Plaintiff filed an unsecured claim against the Estate for its unpaid legal services—based on the same facts alleged in this action. [ECF No. 47-1]. The Executors now move to dismiss Plaintiff’s Amended Complaint for lack of subject matter jurisdiction, arguing that the probate exception to federal jurisdiction mandates dismissal and, in the alternative, that the Court should dismiss this action under the Colorado River doctrine. II. LEGAL STANDARD “Federal courts are courts of limited jurisdiction. They possess only that power authorized by Constitution and statute.” Kokkonen v. Guardian Life Ins. Co. of Am., 511 U.S. 375, 377 (1994). “It is to be presumed that a cause lies outside this limited jurisdiction . . . and the burden of establishing the contrary rests upon the party asserting jurisdiction.” Id. (internal citations omitted).

A motion to dismiss for lack of subject matter jurisdiction, brought pursuant to Federal Rule of Civil Procedure 12(b)(1), may present either a facial or a factual challenge to the complaint. See McElmurray v. Consol. Gov’t, 501 F.3d 1244, 1251 (11th Cir. 2007). In a facial challenge, a court is required only to determine if the plaintiff has “sufficiently alleged a basis of subject matter jurisdiction.” Id. (internal quotation omitted). Furthermore, “the court must consider the allegations in the plaintiff’s complaint as true.” Williamson v. Tucker, 645 F.2d 404, 412 (5th Cir. 1981).2 By contrast, a factual attack “challenge[s] ‘the existence of subject matter jurisdiction in fact, irrespective of the pleadings, and matters outside the pleadings . . . are considered.’”

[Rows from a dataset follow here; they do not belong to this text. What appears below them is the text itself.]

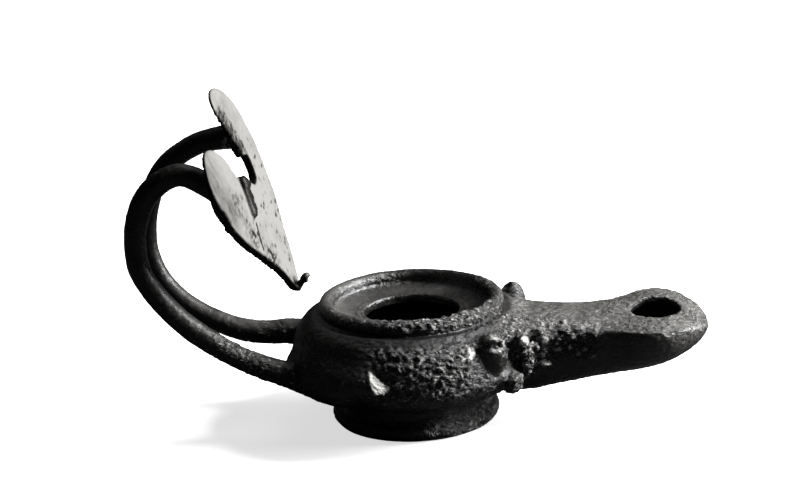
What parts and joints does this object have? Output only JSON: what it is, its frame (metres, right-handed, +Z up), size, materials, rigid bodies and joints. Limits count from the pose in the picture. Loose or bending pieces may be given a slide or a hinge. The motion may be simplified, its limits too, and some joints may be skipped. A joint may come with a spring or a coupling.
{
  "type": "roman oil lamp",
  "caption": "Hollow bronze oil lamp with a round bowl on a turned foot, a long nozzle with a wick hole, and a looped strand handle that carries a heart-shaped leaf.",
  "frame": {"origin": "middle of the foot's underside, on the flat button that stands level with the foot ring", "axes": "+X along the nozzle toward the wick hole, +Y to the left side looking along the nozzle, +Z up"},
  "size_m": [0.1748, 0.0736, 0.1024],
  "materials": {
    "dark_bronze": "corroded dark brown-black bronze patina, pitted, softly shining on smooth places",
    "handle_bronze": "smooth dark bronze patina with a soft shine",
    "leaf_bronze": "worn paler bronze, rough and pitted"
  },
  "bodies": {
    "root": {"lamp_body": "dark_bronze", "handle_strand_right": "handle_bronze", "handle_strand_left": "handle_bronze", "leaf_reflector": "leaf_bronze"}
  },
  "joints": []
}
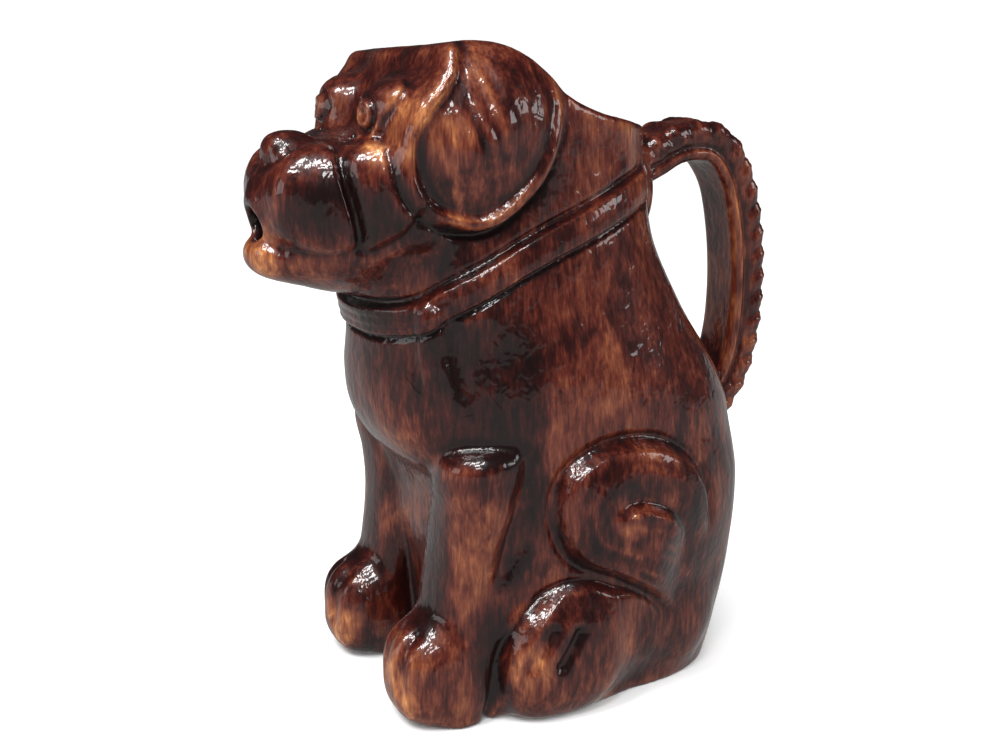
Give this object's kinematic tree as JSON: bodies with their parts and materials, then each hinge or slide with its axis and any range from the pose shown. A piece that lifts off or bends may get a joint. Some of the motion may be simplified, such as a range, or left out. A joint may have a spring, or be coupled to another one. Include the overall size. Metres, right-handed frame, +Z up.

2 The Eleventh Circuit has adopted as binding precedent all decisions of the former Fifth Circuit rendered before October 1, 1981. Bonner v. City of Prichard, 661 F.2d 1206, 1207 (11th Cir. 1981) (en banc). McElmurray, 501 F.3d at 1251 (quoting Lawrence v. Dunbar, 919 F.2d 1525, 1529 (11th Cir. 1990)). Here, the Executors advance a factual challenge to the Court’s subject matter jurisdiction. III. DISCUSSION A. The Probate Exception

It is undisputed that this action involves citizens of different states and the amount in controversy exceeds $75,000, such that this Court has diversity jurisdiction under 28 U.S.C. § 1332. “Federal courts, however, have recognized an exception to federal diversity jurisdiction in cases involving state probate matters.” Stuart v. Hatcher, 757 F. App'x 807, 809 (11th Cir. 2018). See also Mich. Tech. Fund v. Century Nat’l Bank, 680 F.2d 736, 739 (11th Cir. 1982) (“Despite the requisite diversity of parties and amount in controversy, federal courts generally do not have diversity jurisdiction over matters affecting state probate proceedings, other than to establish claims and to determine the rights of those asserting an interest in the estate.”). The probate exception is narrow and only applies to “cases that would require a federal court to (1) probate a will, (2) administer an estate, or (3) ‘dispose of property that is in the custody

of a state probate court.’” Catano v. Capuano, No. 18-20223-CIV, 2020 WL 639406, *3 (S.D. Fla. Feb. 11, 2020) (quoting Marshall v. Marshall, 547 U.S. 293, 311–12 (2006)). As a result, federal courts have the authority to “entertain suits to determine the rights of creditors, legatees, heirs, and other claimants against a decedent’s estate, ‘so long as the federal court does not interfere with the probate proceedings.’” Marshall, 547 U.S. at 310–11 (emphasis in original) (quoting Markham v. Allen, 326 U.S. 490, 494 (1946)). The Eleventh Circuit describes the scope of the probate exception as follows: [A] creditor may obtain a federal judgment that he has a valid claim against the estate for one thousand dollars, or a devisee may obtain a declaratory judgment that a probated will entitles him to twenty percent of the net estate. What the federal court may not do, however, is to order payment of the creditor’s thousand dollars, because that would be an assumption of control over property under probate.

Stuart, 757 F. App’x at 809 (quoting Turton v. Turton, 644 F.2d 344, 347 (5th Cir. 1981)). To ascertain whether the probate exception applies, the Court must “look past the plaintiff’s theory of relief and consider the effect a judgment would have on the jurisdiction of the probate court.” Id. (internal quotation omitted). The Court does not find that the probate exception bars it from exercising jurisdiction over this case. While the resolution of this action in Plaintiff’s favor might result in a judgment against Decedent’s estate, “[t]he probate exception does not foreclose a creditor from obtaining a federal judgment that the creditor has a valid claim against the estate for a certain amount.” Mich. Tech. Fund, 680 F.2d at 740. Plaintiff claims that it is owed money for legal services rendered before Decedent’s death.